Benefits and Risks of Bonds
Be aware that bonds are not guaranteed
Bonds are fairly Safe
Bonds are generally considered to a fairly safe investment and tend to be popular with investors who are fairly conservative with their risk profile.
The interest payment that the bond investor will receive for the duration of the bond is known in advance.
Also, the capital that will be returned at maturity is known in advance, it's simply the face value of the bond (which is not necessarily the price paid for the bond).
Risks with Bonds
Bonds are not guaranteed and there are some risks with bonds that the bond investor needs to be aware of and these are outlined below:
Risks with Bonds:
- Interest payment risk: Bond investors are relying on the bond issuer's ability to continuingly make the interest payments up to the maturity date (some long-term bonds having maturities of 30 years and more).
- Capital repayment risk: Bond investors are again relying on the bond issuer's ability to actually repay the face value of the bond at maturity.
- Bankruptcy risk: Corporate bonds are issued by companies and there is always the risk that at some future date the company may wind up in bankruptcy.
- Bond recall risk: The bond issuer may terminate a bond prior to its maturity date. This can occur if interest rates decline and the bond issuer effectively refinances their higher interest paying bonds with new bonds issued at a lower interest rate.
- Inflation risk: The face value of most bonds are not adjusted for inflation which is not much of an issue with short-term bonds. However with long-term bonds which can have maturities of over 30 years, inflation has a significant effect on the returns obtained from bonds.
- Liquidity risk: After a bond is issued they can be sold to a bond dealer on the over-the-counter (OTC) market. Some bonds are popular and are easily sold to a bond dealer. A bond dealer will only buy a bond from an investor if they can easily sell it to another investor. Thus there is the risk that if the bond investor decided to sell their bond, they can not sell it a bond dealer.

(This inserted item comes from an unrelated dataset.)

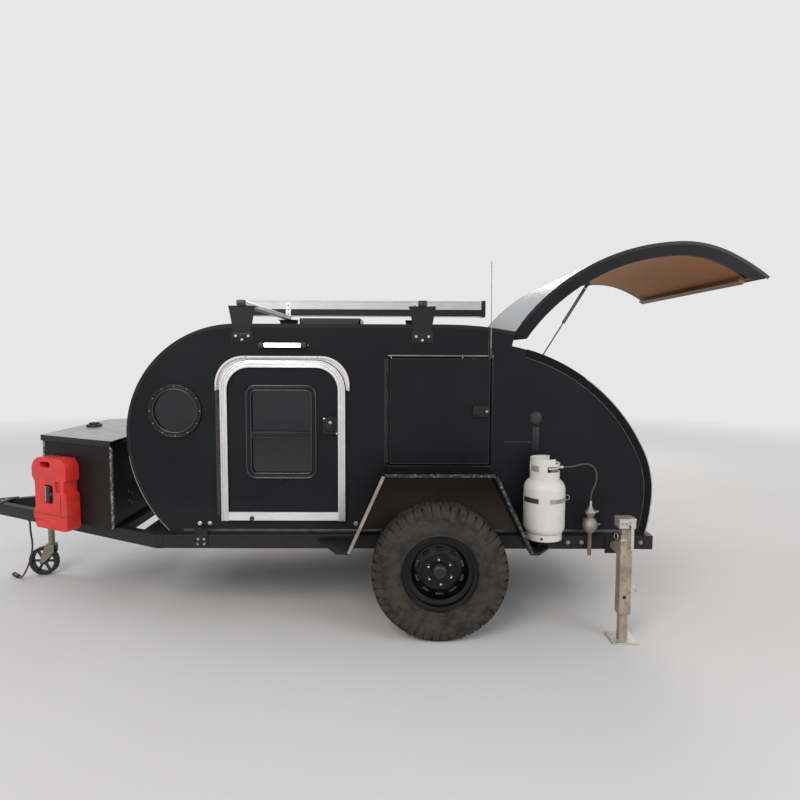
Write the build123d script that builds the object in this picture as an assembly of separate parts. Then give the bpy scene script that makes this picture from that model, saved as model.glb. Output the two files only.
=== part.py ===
"""Teardrop camping trailer, five by ten feet, parked on its tongue jack and rear legs.

X runs back from the nose, Y to the trailer's right, Z up from the ground, in millimetres.
Shapes are drawn with X measured from the nose of the body. Saving moves them, so that the
origin lies on the ground under the middle of the whole trailer.
"""
from build123d import *
import os
from math import atan2, cos, degrees, hypot, radians, sin

os.makedirs("parts", exist_ok=True)

# Body
BODY_WIDTH = 1524.0
WALL = 30.0
ROOF_THICKNESS = 40.0
FLOOR_BOTTOM = 536.0
FLOOR_THICKNESS = 40.0
NOSE_HEIGHT = 1113.0
HALF = BODY_WIDTH / 2
INNER = HALF - WALL

# The side profile, clockwise from the foot of the nose: radius, turn in degrees, straight after it
NOSE_ROWS = ((800.0, 48.0, 0.0), (640.0, 90.0, 1200.0), (2100.0, 11.0, 0.0))
HATCH_ROWS = ((1173.0, 54.0, 0.0), (643.0, 27.0, 0.0), (1183.0, 12.8, 0.0))
HATCH_THICKNESS = 78.0
HATCH_GAP = 5.0
HATCH_OPEN = 67.0
HATCH_SKIN = 8.0
HATCH_RIB = 30.0
HATCH_FOOT = 570.0
HATCH_CORNER = 42.0
HATCH_BARREL = 4.0
LINING = 5.0
WALL_INSET = HATCH_THICKNESS + HATCH_GAP
REAR_INSET = 114.0

# Running gear
WHEEL_X = 1804.0
TYRE_RADIUS = 381.0
TYRE_WIDTH = 230.0
TYRE_OUTER_Y = 1055.0
RIM_RADIUS = 190.5
NUT_TURN = -5.0
WHEEL_Y = TYRE_OUTER_Y - TYRE_WIDTH / 2

# Axle and springs
SPINDLE_RADIUS = 16.0
SPRING_HALF = 325.0
SPRING_LEAVES = (325.0, 230.0, 140.0)
SPRING_Y = 780.0
EYE_Z = 428.0
AXLE_HALF = 25.0
AXLE_TOP = TYRE_RADIUS + AXLE_HALF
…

- Resale value risk: The value of a bond is based on the time remaining till maturity and on the current interest rate environment. If interest rates rise after the bonds issue, then newly issued bonds will be more appealing to bond investors, thus lowering demand and hence value of the older lower interest rate bonds.

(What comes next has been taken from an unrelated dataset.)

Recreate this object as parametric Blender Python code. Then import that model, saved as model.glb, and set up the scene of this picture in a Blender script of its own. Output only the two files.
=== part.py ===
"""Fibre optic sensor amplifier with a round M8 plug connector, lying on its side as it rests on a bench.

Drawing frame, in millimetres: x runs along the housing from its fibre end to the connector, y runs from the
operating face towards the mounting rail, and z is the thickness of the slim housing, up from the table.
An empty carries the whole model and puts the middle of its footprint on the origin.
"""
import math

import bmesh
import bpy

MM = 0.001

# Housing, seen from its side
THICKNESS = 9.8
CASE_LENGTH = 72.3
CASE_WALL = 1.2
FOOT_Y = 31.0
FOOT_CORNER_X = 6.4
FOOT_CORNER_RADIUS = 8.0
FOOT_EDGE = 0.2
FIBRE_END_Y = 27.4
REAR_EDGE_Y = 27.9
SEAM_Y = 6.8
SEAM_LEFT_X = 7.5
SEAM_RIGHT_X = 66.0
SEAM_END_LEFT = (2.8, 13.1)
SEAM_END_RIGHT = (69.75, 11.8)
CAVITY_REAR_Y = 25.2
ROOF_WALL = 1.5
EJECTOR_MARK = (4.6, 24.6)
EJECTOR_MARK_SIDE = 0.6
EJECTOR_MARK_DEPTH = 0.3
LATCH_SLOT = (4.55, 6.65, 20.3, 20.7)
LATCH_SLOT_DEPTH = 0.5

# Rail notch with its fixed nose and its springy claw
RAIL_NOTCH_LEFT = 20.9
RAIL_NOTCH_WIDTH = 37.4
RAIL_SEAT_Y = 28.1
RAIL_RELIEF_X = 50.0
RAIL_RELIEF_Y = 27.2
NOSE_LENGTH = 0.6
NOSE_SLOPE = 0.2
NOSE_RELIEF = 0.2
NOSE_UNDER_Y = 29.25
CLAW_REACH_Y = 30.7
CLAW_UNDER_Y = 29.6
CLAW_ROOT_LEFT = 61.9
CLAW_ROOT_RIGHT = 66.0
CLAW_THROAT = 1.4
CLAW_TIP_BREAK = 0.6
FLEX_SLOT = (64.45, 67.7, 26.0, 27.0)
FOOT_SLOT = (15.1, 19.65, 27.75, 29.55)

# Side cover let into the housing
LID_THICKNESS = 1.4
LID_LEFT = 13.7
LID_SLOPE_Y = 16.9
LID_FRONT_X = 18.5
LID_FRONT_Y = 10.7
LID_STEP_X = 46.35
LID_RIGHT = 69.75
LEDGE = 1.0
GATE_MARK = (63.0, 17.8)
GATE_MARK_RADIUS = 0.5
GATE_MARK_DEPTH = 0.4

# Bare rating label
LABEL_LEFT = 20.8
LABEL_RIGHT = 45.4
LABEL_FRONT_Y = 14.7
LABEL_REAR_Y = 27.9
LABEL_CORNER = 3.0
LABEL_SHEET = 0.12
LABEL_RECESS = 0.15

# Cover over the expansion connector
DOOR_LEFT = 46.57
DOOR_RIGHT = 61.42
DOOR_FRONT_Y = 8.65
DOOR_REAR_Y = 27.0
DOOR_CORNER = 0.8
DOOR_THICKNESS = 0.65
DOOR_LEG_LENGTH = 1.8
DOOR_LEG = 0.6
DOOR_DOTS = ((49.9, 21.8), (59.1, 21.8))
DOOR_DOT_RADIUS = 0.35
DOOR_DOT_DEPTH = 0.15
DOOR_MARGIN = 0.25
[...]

While the risks from investing in bonds are relatively low, the bond investor still needs to be aware that they are not risk-free.

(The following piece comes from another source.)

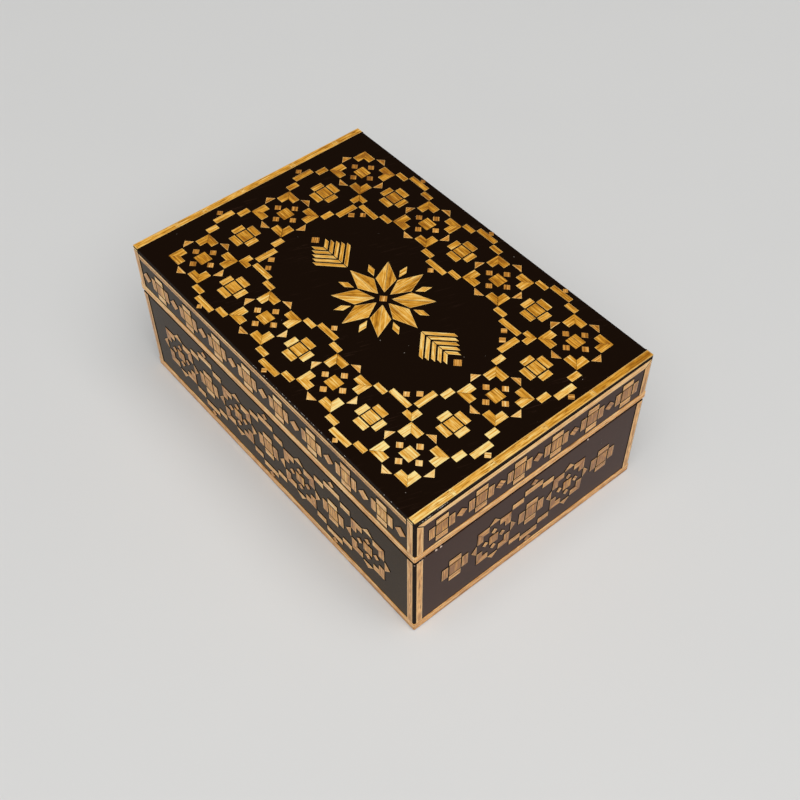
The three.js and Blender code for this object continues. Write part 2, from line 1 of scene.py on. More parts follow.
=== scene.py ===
"""A straw inlay box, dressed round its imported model.

A small hinged keepsake box of dark stained boards. Every outer face carries a coat of black lacquer with a
traditional pattern of stars and crosses laid in flattened straw, edged with straw strips. Everything is in
metres, +Z up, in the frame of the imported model: X runs across the box, Y along it, and the front is the short
side at -Y.
"""

from __future__ import annotations

import logging
import math
import random
from dataclasses import dataclass
from dataclasses import field
from enum import Enum
from functools import cached_property
from typing import Iterable
from typing import Sequence

import bmesh
import bpy
from mathutils import Matrix
from mathutils import Vector

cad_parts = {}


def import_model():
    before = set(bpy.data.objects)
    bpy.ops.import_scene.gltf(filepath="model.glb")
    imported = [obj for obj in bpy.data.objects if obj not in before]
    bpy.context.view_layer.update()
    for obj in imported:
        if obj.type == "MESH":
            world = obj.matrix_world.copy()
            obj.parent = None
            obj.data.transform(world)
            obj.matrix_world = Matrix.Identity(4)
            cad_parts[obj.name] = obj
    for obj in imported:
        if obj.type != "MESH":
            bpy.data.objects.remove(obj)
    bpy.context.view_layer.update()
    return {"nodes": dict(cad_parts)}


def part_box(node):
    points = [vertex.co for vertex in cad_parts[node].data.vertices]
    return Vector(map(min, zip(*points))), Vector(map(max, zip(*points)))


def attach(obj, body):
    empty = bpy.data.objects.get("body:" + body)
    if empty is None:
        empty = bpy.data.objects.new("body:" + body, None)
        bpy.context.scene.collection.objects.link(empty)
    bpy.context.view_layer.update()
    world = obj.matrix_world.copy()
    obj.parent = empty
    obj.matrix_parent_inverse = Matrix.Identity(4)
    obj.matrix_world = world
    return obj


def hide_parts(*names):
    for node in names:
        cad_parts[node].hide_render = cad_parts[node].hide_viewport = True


LOG = logging.getLogger("straw_box")

MM = 0.001
GRAIN_MAP = "grain"
STRAW_LAYER = "straw"
CREEP_LAYER = "creep"

# The grain of each piece starts at a random place on the map, up to this many millimetres out
GRAIN_REACH = 400
# Two pieces of straw cut alike differ in tone by up to this much, either way
TONE_LUCK = 0.10
# Points of the model this near each other are one point
WELD = 0.002 * MM
# What reaches this near to the highest straw is its upper face, and not the ground
STRAW_WITHIN = 0.02 * MM
# Corners this near to a side of the rectangle round them lie on it
SIDE_WITHIN = 0.01 * MM
# An outline turns at a corner if the sine of its turn is more than this
LEAST_TURN = 0.02

Colour = tuple[float, float, float]
Box = tuple[Vector, Vector]


class Part(Enum):
    """A half of the box, by its name in the names of pieces and nodes."""

    BASE = "base"
    LID = "lid"


class Side(Enum):
    """A face of the box, by its directions across, up and out as seen from outside."""

    LEFT = ((0, -1, 0), (0, 0, 1), (-1, 0, 0))
    RIGHT = ((0, 1, 0), (0, 0, 1), (1, 0, 0))
    FRONT = ((1, 0, 0), (0, 0, 1), (0, -1, 0))
    BACK = ((-1, 0, 0), (0, 0, 1), (0, 1, 0))
    TOP = ((1, 0, 0), (0, 1, 0), (0, 0, 1))

    @property
    def label(self) -> str:
        """The face's name as it stands in the names of pieces and nodes."""
        return self.name.lower()

    @property
    def axes(self) -> tuple[Vector, Vector, Vector]:
        """The directions across the face, up it and out of it."""
        return tuple(Vector(axis) for axis in self.value)

    @property
    def out(self) -> Vector:
        """The direction out of the face."""
        return self.axes[2]

    def flat(self, point: Vector) -> Vector:
        """The place of a point on the face, as a pair across and up."""
        across, up, _ = self.axes
        return Vector((point.dot(across), point.dot(up)))

    def place(self, spot: Vector, depth: float) -> Vector:
        """The point over a spot on the face, at a height along the outward direction."""
        across, up, out = self.axes
        return across * spot.x + up * spot.y + out * depth


UPRIGHT_SIDES = (Side.LEFT, Side.RIGHT, Side.FRONT, Side.BACK)
LONG_SIDES = (Side.LEFT, Side.RIGHT)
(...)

The lowest risk bonds are treasury bonds, followed by municipal bonds and then corporate bonds.
For bonds issued at the same time with the same maturity, treasury bonds will typically have the lowest interest rates and corporate bonds will have the highest interest rates.
Bonds vs. Stocks
Each have their own benefits and risks
The long-term total return from stocks significantly outperforms that obtained from bonds. In the short-term stocks are considerably more volatile than bonds.
Bonds and stocks have different characteristics for both yield and capital gains.
With bonds, the yield is a fixed amount based on the price paid for the bond (excluding inflation adjusted bonds).
The interest amount paid is the same year after year and is known in advance. These payments will continue as long as the bond issuer is able and willing to finance its payment obligations.
For stocks that pay a dividend, the yield is similarly based on the amount paid for the stock, however the yield is not known in advance as the dividend payment is not known until a dividend is declared.
These dividends typically vary depending on the company's financial position and there is no guarantee that a dividend will be continuously paid into the future. In general, the dividends increase over the long-term in line with growth in the company's profits.
For stocks that do not pay a dividend, there is no yield as there is no income the investor receives.
Thus, for bonds the yield is fixed and known in advance, whereas for stocks that pay dividends, the yield is variable but generally increases over the long term.
Stocks exhibit capital growth over the long-term in line with the growth in the company's profits and its assets. This means that the value of companies in 30 years time is more than it is today.
Bonds do not exhibit a true capital gain as occurs with stocks.
This is because there is no capital growth in a loan (which is what a bond is). The exception is inflation adjusted treasury bonds where there is at least the growth from inflation.
So for a typical 30 year bond, the face value remains static. This means that in 30 years time the investor merely receives back the original face value.
Therefore the total return from a 30 year bond held for 30 years is simply the interest rate yield (since there is no capital gain).
The capital gains from bonds works
differently to that of stocks
While holding a bond from issue date to maturity provides zero capital gain, the value of bonds are very sensitive to the current interest rate environment.
This means that during the life of a bond, its value varies.
This variation in value fluctuates along with the interest rate cycle.
This is not a capital growth as such, since the interest rates themselves only cycle between high and low rather than continuously head in one direction.
These cycles do however provide investors with times where buying bonds will be more profitable.
Buying a bond when its value is less than its face value will actually provide a capital gain on the investors purchase even though the face value has not changed.
A newly issued bond held till maturity does not have any capital growth as it is merely a loan, but savvy bond investors can use bond strategies that provide some capital gain - such as purchasing bonds for less than their face value.
This potential capital gain is quite limited, but it is generally low risk.